== INSTRUCTIONS FOR THE TASK ==
Repeat exactly what appears from the opening line of the listing to the line with "socket_turn = [25, 29, 13];", inclusive.

== SUPPLIED INFORMATION ==

════════════════

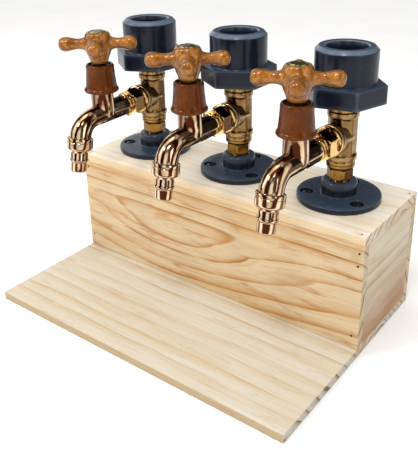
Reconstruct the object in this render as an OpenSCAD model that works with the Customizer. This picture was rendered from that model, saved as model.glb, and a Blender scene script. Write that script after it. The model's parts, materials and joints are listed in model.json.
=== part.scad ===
// Wooden drinks stand with three valve taps on pipe fittings.
// Each station is a flanged post: a nipple, a tee, a socket that takes an
// upturned bottle neck, and a quarter-turn tap with a cross handle.
// Frame: millimetres, +X along the box, +Y to the back, +Z up, origin at the
// middle of the footprint, at the level of the worktop.

/* [Timber box] */
// Length of the box and of the tray board
box_l = 300; // [280:1:340]
// Depth of the box, front to back
box_d = 100; // [96:1:120]
// Height of the box with its top board
box_h = 108.5; // [100:0.5:130]
// Thickness of the front, back, end and bottom boards
board_t = 8; // [6:0.5:10]
// Thickness of the top board
top_t = 8.5; // [6:0.5:10]
// Depth of the tray board in front of the box
tray_d = 111; // [100:1:130]
// Thickness of the tray board
tray_t = 7.5; // [6:0.5:10]

/* [Stations] */
// Distance between neighbouring stations
pitch = 101.4; // [90:0.1:104]
// Sideways offset of the row of stations on the box
row_shift = -0.7; // [-2:0.1:2]
// Station axis behind the front face of the box
post_set = 52; // [48:0.5:56]
// Small turn of each tap as assembled, left to right, in degrees
tap_turn = [2.7, 0.7, -1.8];
// Direction of the nearest handle arm when closed, from the front, in degrees
handle_turn = [37, 38.5, 31];
// Turn of each socket's hexagon as screwed down, in degrees
socket_turn = [25, 29, 13];

/* [Flange] */
// Outside diameter of the flange
flange_d = 70; // [64:1:76]
// Thickness of the flange disc
flange_t = 5; // [4:0.5:6]
// Outside diameter of the hub
hub_d = 29.5; // [27:0.5:34]
// Height of the hub top above the box
hub_h = 17; // [15:0.5:18]
// Diameter of the screw circle
screw_pcd = 52.5; // [50:0.5:54]

/* [Pipe fittings] */
// Outside diameter of the male threads
thread_d = 16.6; // [16.2:0.1:17]
// Height of the branch axis above the box top
branch_h = 56; // [54:0.5:60]
// Centre to end of the tee
tee_arm = 20.5; // [19.5:0.5:22]
// Width across flats of the octagonal barrel
tee_af = 22.5; // [21.5:0.5:24]
// Outside diameter of the end beads
bead_d = 25.6; // [24.5:0.1:27]

/* [Bottle socket] */
// Hexagon of the socket, across corners
sock_ac = 67; // [62:1:70]
// Height of the hexagon
sock_hex_h = 15; // [12:0.5:17]
// Outside diameter of the cup
sock_d = 49.5; // [48:0.5:54]
// Bore for the bottle neck
sock_bore = 33; // [30:0.5:34]
// Height of the cup above the hexagon
sock_cup_h = 29; // [26:0.5:34]

/* [Tap] */
// Reach of the valve axis in front of the post
valve_r = 69.5; // [68:0.5:72]
// Outside diameter of the spout tube
spout_d = 18.6; // [17.6:0.2:19.4]
// Bend radius of the spout centre line
spout_bend = 17.5; // [16:0.5:20]
// Start of the bend in front of the post
bend_r = 83.2; // [82:0.2:86]
// Lean of the outlet from vertical, in degrees
lean = 12; // [6:1:15]

/* [Handle] */
// Across the tips of the arms
handle_span = 67; // [62:1:74]
// Diameter of the ball at the end of an arm
knob_d = 12.4; // [11:0.2:14]
// Height of the arms above the box top
arm_h = 118; // [116:0.5:121]

/* [Hidden] */
$fn = 96;

slip = 0.05;                       // radial play of a screwed joint
y_back = (box_d + tray_d) / 2;     // back face of the box
y_front = y_back - box_d;          // front face of the box
y_tray = y_front - tray_d;         // front edge of the tray
post_y = y_front + post_set;       // station axes
z_side = box_h - top_t;            // under the top board
z0 = box_h;                        // the flanges stand here
z_in = z0 + branch_h;              // branch and inlet axis
z_hub = z0 + hub_h;
z_tee0 = z_in - tee_arm;           // lower end of the tee
z_tee1 = z_in + tee_arm;           // upper end of the tee
z_sock = z_tee1 + 8;               // underside of the bottle socket
z_cup = z_sock + sock_hex_h;
z_rim = z_cup + sock_cup_h;
z_bore = z_cup + 5.4;              // foot of the bottle bore, above the seal's recess
z_seat = z_in - 2;                 // valve seat in the chamber
z_skirt = z0 + 76.1;               // lower lip of the skirt
z_neck = z0 + 100.4;               // top of the skirt
z_arm = z0 + arm_h;
thr = thread_d / 2;
spr = spout_d / 2;
knob_r = knob_d / 2;
arm_r = handle_span / 2 - knob_r;  // arm length to the ball centre
// brads: along the box, and up or across
front_brads = [[146, 93.5], [145.5, 82.5], [144, 18.5], [-145.5, 95], [-146, 20]];
back_brads = [[146, 90], [145, 22], [-146, 92], [-145, 18]];
top_brads = [[146, 98], [145, 9.5], [-145.5, 97], [-146, 10]];

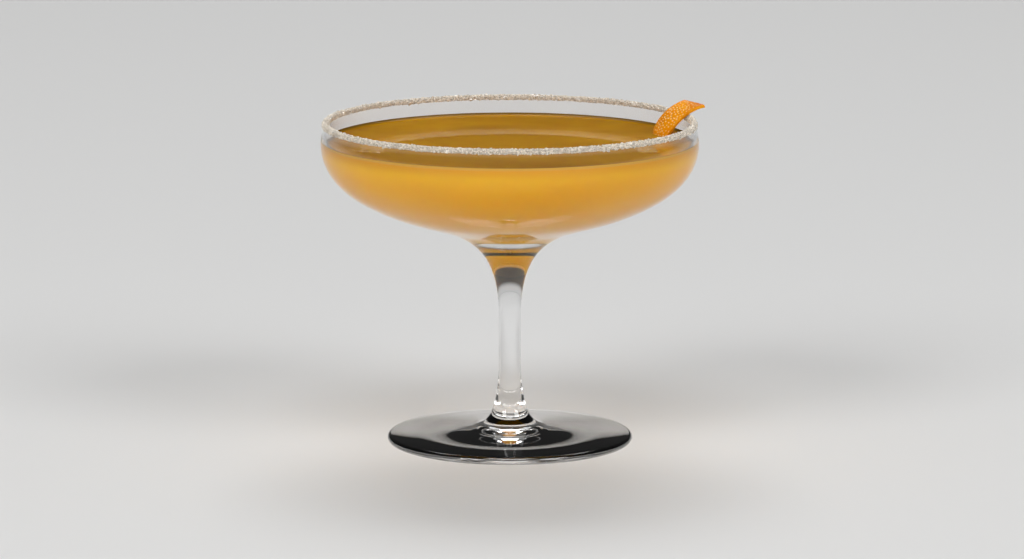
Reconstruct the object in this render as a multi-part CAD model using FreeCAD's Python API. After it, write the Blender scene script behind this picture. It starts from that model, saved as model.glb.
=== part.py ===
"""Sidecar cocktail served up in its own coupe: stemmed glass, drink, sugared lip and a strip of orange peel.

Millimetres, +Z up. The origin is the centre of the foot's underside, on the surface the glass stands on.
The peel crosses the lip near +X. Glass, drink and sugar are figures of revolution about Z apart from the
uneven crust of the sugar and the places where the peel passes.
"""
import FreeCAD, Part
import math
import os
import random
from FreeCAD import Vector

# ---- coupe glass: foot
FOOT_RADIUS = 33.9
FOOT_EDGE = 1.05             # radius of the rounded edge of the foot
FOOT_SLOPE = 5.5             # degrees, fall of the foot's top towards its edge
CONTACT_INNER = 26.5         # inner radius of the flat ring the glass stands on
FOOT_HOLLOW = 0.9            # height of the shallow hollow under the foot
FLARE_RADIUS = 10.4          # where the foot's top turns up into the stem

# ---- coupe glass: stem and bowl
HEIGHT = 89.1                # top of the glass over the table
WAIST_RADIUS = 3.05          # thinnest place of the drawn stem
WAIST_HEIGHT = 27.7
BOWL_DEPTH = 29.5            # from the lip down to where the bowl's underside turns into the stem
NECK_RADIUS = 19.5           # outer radius there
NECK_SLOPE = 16.4            # degrees, slope of the bowl's underside there
BOWL_RADIUS = 52.0           # outer radius at the widest place
WIDEST_DEPTH = 5.8           # from the lip down to that place
WALL = 1.25                  # blown wall of the bowl
BASE_THICKENING = 1.1        # how far the floor inside rises over the wall's thickness towards the axis
LIP_TURN_IN = 0.7            # how far the lip closes in from the widest place
LIP_BAND = 0.25              # straight band under the rounded lip

# The curves between those places pass through these. Each is (share of the way in radius, share in height,
# steepness there as a multiple of the straight way's).
FLARE_CURVE = ((0.463, 0.057, 0.263), (0.898, 0.360, 1.781))
STEM_CURVE = ((0.040, 0.486, 2.925), (0.350, 0.818, 0.516))
BOWL_CURVE = ((0.551, 0.257, 0.639), (0.886, 0.582, 1.634))

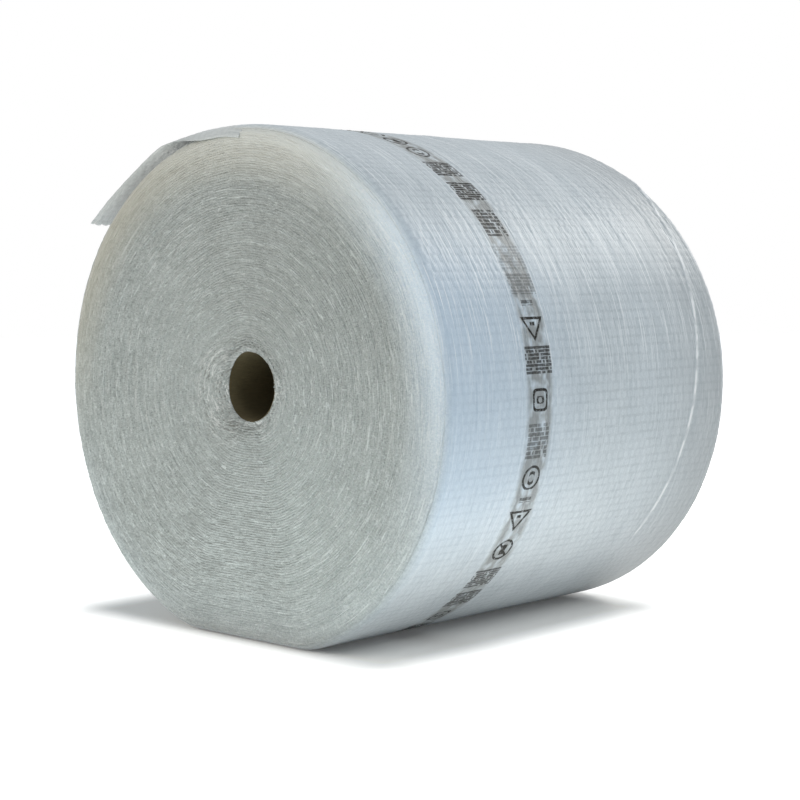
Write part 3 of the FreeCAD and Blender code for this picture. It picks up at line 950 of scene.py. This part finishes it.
def seen_directly(graph):
    """1 where the camera, a mirror or clear glass looks straight at the surface."""
    path = graph.node("ShaderNodeLightPath").outputs
    return graph.most(path["Is Camera Ray"], path["Is Glossy Ray"], path["Is Transmission Ray"])


# The floor's glow is held back in a rectangle round the roll, where the roll's shadow shows, and that
# rectangle paints the shadow's reach and sharp edge: its middle and half size as x and y, and the distance
# past it over which the floor's own glow rises, in metres.
SHADE_MIDDLE, SHADE_HALF = (-0.035, -0.0125), (0.22, 0.2025)
SHADE_FADE = 0.09
FLOOR_COLOUR, FLOOR_REACH, FLOOR_SPOKES, FLOOR_LEVEL = (0.94, 0.91, 0.87, 1), 9000.0, 64, -0.2
SKY_COLOUR, SKY_STRENGTH = (0.76, 0.89, 1.0, 1), 0.36


def build_floor():
    """A pale floor that keeps the shadow, with painted shadow where its glow is held back round the roll."""
    material = bpy.data.materials.new("pale_floor")
    graph = Graph(material)
    place = graph.split(graph.node("ShaderNodeNewGeometry").outputs["Position"])
    beyond = [graph.math("MAXIMUM", graph.less(graph.size(graph.less(value, middle)), half), 0.0)
              for value, middle, half in zip(place, SHADE_MIDDLE, SHADE_HALF)]
    brighten = graph.ramp(graph.length(*beyond), 0.0, SHADE_FADE, 0.05, 0.9)
    diffuse = graph.fed("ShaderNodeBsdfDiffuse", {0: FLOOR_COLOUR})
    glow = graph.fed("ShaderNodeEmission", {"Strength": graph.times(seen_directly(graph), brighten)})
    both = graph.fed("ShaderNodeAddShader", {0: diffuse.outputs[0], 1: glow.outputs[0]})
    graph.finish("ShaderNodeOutputMaterial", both.outputs[0])
    turn = np.arange(FLOOR_SPOKES) * 2 * math.pi / FLOOR_SPOKES
    points = np.stack([FLOOR_REACH * np.cos(turn), FLOOR_REACH * np.sin(turn), 0 * turn + FLOOR_LEVEL], -1)
    add_mesh("floor", points, [list(range(FLOOR_SPOKES))], material)


def build_world():
    """Soft bluish light, seen as a white backdrop."""
    world = bpy.data.worlds.new("studio")
    bpy.context.scene.world = world
    graph = Graph(world)
    soft = graph.fed("ShaderNodeBackground", {0: SKY_COLOUR, 1: SKY_STRENGTH})
    white = graph.fed("ShaderNodeBackground", {0: (1, 1, 1, 1), 1: 1.0})
    graph.finish("ShaderNodeOutputWorld",
                 graph.mix_shader(seen_directly(graph), soft.outputs[0], white.outputs[0]))


# Softboxes that face the roll, and strips that lie on the floor and face up: name, place,
# width, height, power and colour, in metres and watts.
SOFTBOXES = [
    ("back_softbox", (0.9, 2.3, 2.1), 1.4, 0.7, 20, (1.0, 0.98, 0.94)),
    ("front_softbox", (-1.5, -3.1, 1.6), 1.8, 1.8, 39, (1.0, 0.965, 0.89)),
    ("right_softbox", (2.4, -0.6, 2.15), 1.2, 1.2, 24, (0.95, 0.98, 1.0)),
]
FLOOR_STRIPS = [
    ("glow_right", (0.41, -0.10, 0.01), 0.16, 0.5, 0.37, (0.95, 1.0, 1.0)),
    ("glow_front", (0.0, -0.48, 0.01), 0.8, 0.36, 0.95, (0.84, 0.98, 1.0)),
]
AIM = (0.0, 0.0, 0.3)


def add_lamp(name, place, width, height, power, colour, away, level):
    """A soft rectangular lamp that shines against the direction away."""
    lamp = bpy.data.lights.new(name, "AREA")
    lamp.shape = "RECTANGLE"
    lamp.size, lamp.size_y = width, height
    lamp.energy = power
    lamp.color = colour
    holder = bpy.data.objects.new(name, lamp)
    bpy.context.scene.collection.objects.link(holder)
    away = away / np.linalg.norm(away)
    right = np.cross(level, away)
    right /= np.linalg.norm(right)
    turn = Matrix(np.stack([right, np.cross(away, right), away], 1).tolist()).to_4x4()
    holder.matrix_world = Matrix.Translation(place) @ turn
    return holder


def add_lamps():
    for lamp in SOFTBOXES:
        add_lamp(*lamp, np.array(lamp[1]) - np.array(AIM), (0, 0, 1))
    for lamp in FLOOR_STRIPS:
        add_lamp(*lamp, np.array((0, 0, -1)), (0, 1, 0)).visible_camera = False


# The photograph's camera: an 81 mm lens on a 36 mm sensor, from the front right.
CAMERA_PLACE = (1.4777, -1.5543, 0.4093)
CAMERA_YAW, CAMERA_PITCH, CAMERA_ROLL = -43.383, 4.183, -0.338
FOCAL_PIXELS, PHOTO_PIXELS, SENSOR = 1804.1, 800, 36.0


def add_camera():
    yaw, pitch, roll = (math.radians(angle) for angle in (CAMERA_YAW, CAMERA_PITCH, CAMERA_ROLL))
    forward = np.array((math.sin(yaw) * math.cos(pitch), math.cos(yaw) * math.cos(pitch), -math.sin(pitch)))
    level = np.array((math.cos(yaw), -math.sin(yaw), 0.0))
    above = np.cross(level, forward)
    right = math.cos(roll) * level + math.sin(roll) * above
    up = -math.sin(roll) * level + math.cos(roll) * above
    data = bpy.data.cameras.new("camera")
    data.sensor_width = SENSOR
    data.lens = FOCAL_PIXELS / PHOTO_PIXELS * SENSOR
    data.clip_start, data.clip_end = 0.05, 60
    camera = bpy.data.objects.new("camera", data)
    bpy.context.scene.collection.objects.link(camera)
    turn = Matrix(np.stack([right, up, -forward], 1).tolist()).to_4x4()
    camera.matrix_world = Matrix.Translation(CAMERA_PLACE) @ turn
    bpy.context.scene.camera = camera


add_camera()
film = film_material("bubble_film", False)
loose_film = film_material("loose_bubble_film", True)
build_sides(film)
build_end("near_end_turns", -1, 21, film)
build_end("far_end_turns", 1, 61, film)
build_loose_end(loose_film)
build_core(cardboard_material())
build_floor()
build_world()
add_lamps()
bpy.context.scene.view_settings.view_transform = "Standard"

════════════════

== FULL SOLUTION ==
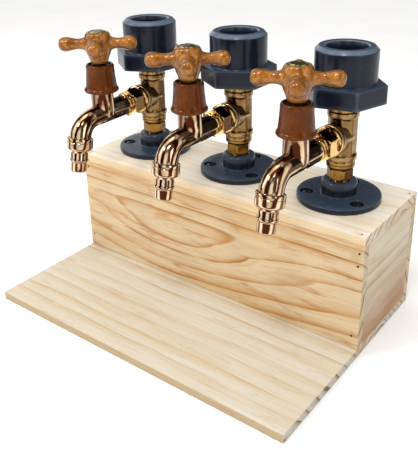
Reconstruct the object in this render as an OpenSCAD model that works with the Customizer. This picture was rendered from that model, saved as model.glb, and a Blender scene script. Write that script after it. The model's parts, materials and joints are listed in model.json.
=== part.scad ===
// Wooden drinks stand with three valve taps on pipe fittings.
// Each station is a flanged post: a nipple, a tee, a socket that takes an
// upturned bottle neck, and a quarter-turn tap with a cross handle.
// Frame: millimetres, +X along the box, +Y to the back, +Z up, origin at the
// middle of the footprint, at the level of the worktop.

/* [Timber box] */
// Length of the box and of the tray board
box_l = 300; // [280:1:340]
// Depth of the box, front to back
box_d = 100; // [96:1:120]
// Height of the box with its top board
box_h = 108.5; // [100:0.5:130]
// Thickness of the front, back, end and bottom boards
board_t = 8; // [6:0.5:10]
// Thickness of the top board
top_t = 8.5; // [6:0.5:10]
// Depth of the tray board in front of the box
tray_d = 111; // [100:1:130]
// Thickness of the tray board
tray_t = 7.5; // [6:0.5:10]

/* [Stations] */
// Distance between neighbouring stations
pitch = 101.4; // [90:0.1:104]
// Sideways offset of the row of stations on the box
row_shift = -0.7; // [-2:0.1:2]
// Station axis behind the front face of the box
post_set = 52; // [48:0.5:56]
// Small turn of each tap as assembled, left to right, in degrees
tap_turn = [2.7, 0.7, -1.8];
// Direction of the nearest handle arm when closed, from the front, in degrees
handle_turn = [37, 38.5, 31];
// Turn of each socket's hexagon as screwed down, in degrees
socket_turn = [25, 29, 13];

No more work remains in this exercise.